# Pastuerizing and chilling milk question



## spindleandwheel (Apr 14, 2008)

Hi everyone,
Tongiht I was chilling my milk after pasteurizing and the bottom of my jar cracked and fell out, so I lost my milk. 

How do you guys do this and what containers work well for it? The jar was not a canning type jar, but I don't know how to get the milk cold enough fast enough for optimum taste and quality. I really don't want to drink raw milk until I am comfortable with the process, and have had my baby (8 months preggers)

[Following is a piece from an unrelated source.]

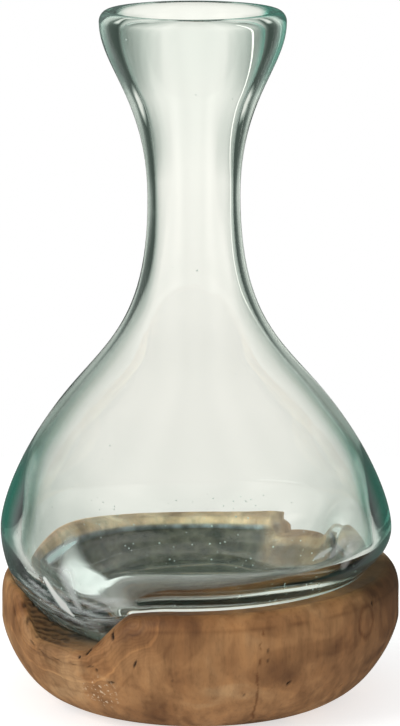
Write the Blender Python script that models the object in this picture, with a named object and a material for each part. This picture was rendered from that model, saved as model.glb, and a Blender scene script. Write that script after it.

How can I chill it down fast enough without breaking my jars?


----------



## Guest (Apr 16, 2008)

Hi Allena, Welcome to the forum 

I use my stainless steal milk tote for pasteurizing and chilling. You could also use a stainless steal stock pot.

Christy


----------



## Rose (Oct 26, 2007)

I pasteurize in a bit stainless steel pot. Then, set the pot in the kitchen sink and surround it with ice and water till it's cool enough to put in jars or process into cheese.


----------



## mill-valley (Feb 22, 2008)

Stainless steel is great for chilling/warming things. Especially in a water bath. The smaller the container the faster it will chill. Glass jars worked ok for me but I wasn't putting hot milk in them, just warm from the goat and then ice water bath.


----------